Dishwasher believed to be the first convicted under new voyeurism law
He is among first to face such charges after changes to Penal Code
A dishwasher who trespassed into an Orchard Road shopping mall toilet to film two women in January admitted in court last Friday to committing voyeurism.
Kumarravel Ramesh, 21, is believed to be one of the first people to be convicted under a new voyeurism law which came into effect this year. The new offence is part of changes to the Penal Code passed by Parliament in May last year, and carries heavier penalties, including caning.
Kumarravel, who was charged on March 19, is one of two Malaysians taken to court this month to face charges under the new law.
Another man, Ang Yi Zheng, 20, was charged on March 17 with one count each of voyeurism and criminal trespass.
Ang, accused of using his phone to record a woman while she was in a second-storey toilet at Jem shopping mall at about 1.25am on Feb 29, is out on $5,000 bail and will appear in court tomorrow.
Kumarravel pleaded guilty last Friday to one count each of voyeurism and criminal trespass, with two other similar charges taken into consideration for sentencing.
He was working as a dishwasher in a Chinese restaurant in Wisma Atria, when he saw a Vietnamese woman, 41, enter a fourth-storey toilet on Jan 17 at about 8.30am. He found her attractive and decided to follow her into the toilet to film her.
Using the cubicle next to the one the woman was in, Kumarravel stood on the toilet bowl and used his phone to take an 11-second video of her.
Then, on Jan 22, he followed another Vietnamese woman, 32, into the same toilet at about 8.15am to film her.
But the woman saw his phone and screamed, alarming Kumarravel, who ran out of the toilet to avoid getting caught.
The police were alerted after Kumarravel was identified in closed-circuit television footage by the slippers he wore, which the woman had noticed.
The identities of both victims are protected by a gag order.
Deputy Public Prosecutor Sheldon Lim sought two weeks' jail for the criminal trespass charge and four months' jail for the voyeurism charge.
The latter is double the eight weeks' jail the prosecution would have sought if Kumarravel had committed the crime last year as he would have been prosecuted under Section 509 for insulting a woman's modesty - a "catch-all" provision that covered Peeping Toms and upskirters.
Citing the debate on the Criminal Law Reform Bill in May last year, DPP Lim told District Judge Adam Nakhoda that Parliament's intent in creating the new voyeurism offence was to strengthen deterrence through harsher punishments.
Those convicted under Section 509 were liable to a fine and/or up to a year's jail. Those convicted under the new voyeurism law face up to two years' jail, a fine, caning, or any combination of the three.

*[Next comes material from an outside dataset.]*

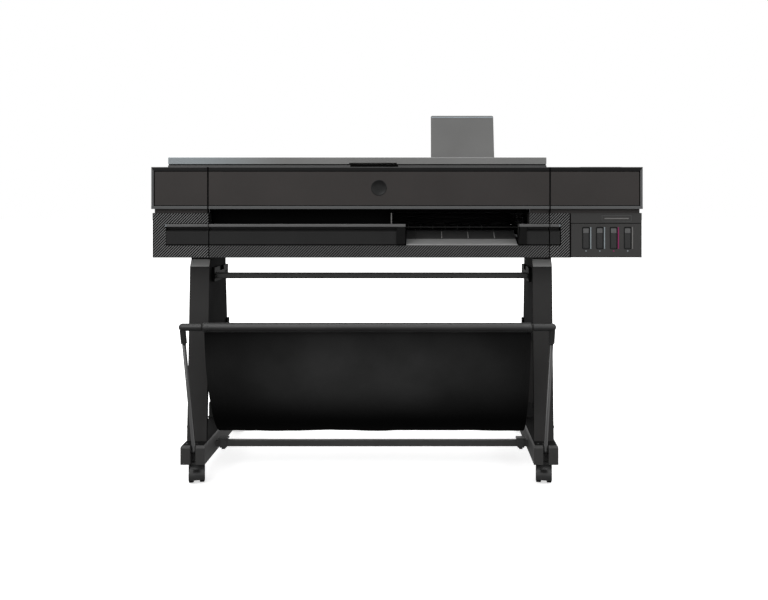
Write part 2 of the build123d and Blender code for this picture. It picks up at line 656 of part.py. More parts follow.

DPP Lim said: "Parliament has clearly articulated the necessity of stemming the rising tide of offenders who are exploiting advances in technology to prey on unsuspecting victims."
Kumarravel, who did not have a lawyer, asked for forgiveness and said he was the sole breadwinner of his family.
Overcome with emotion, he told the court via a translator he lived in Johor Baru with his pregnant wife and wanted to be sent back as soon as possible. He said: "I will never commit such an offence again."
As the case involved a new offence, Judge Nakhoda said he needed a week to deliberate on the appropriate sentence.
Kumarravel is in remand and will be back in court for sentencing on Friday.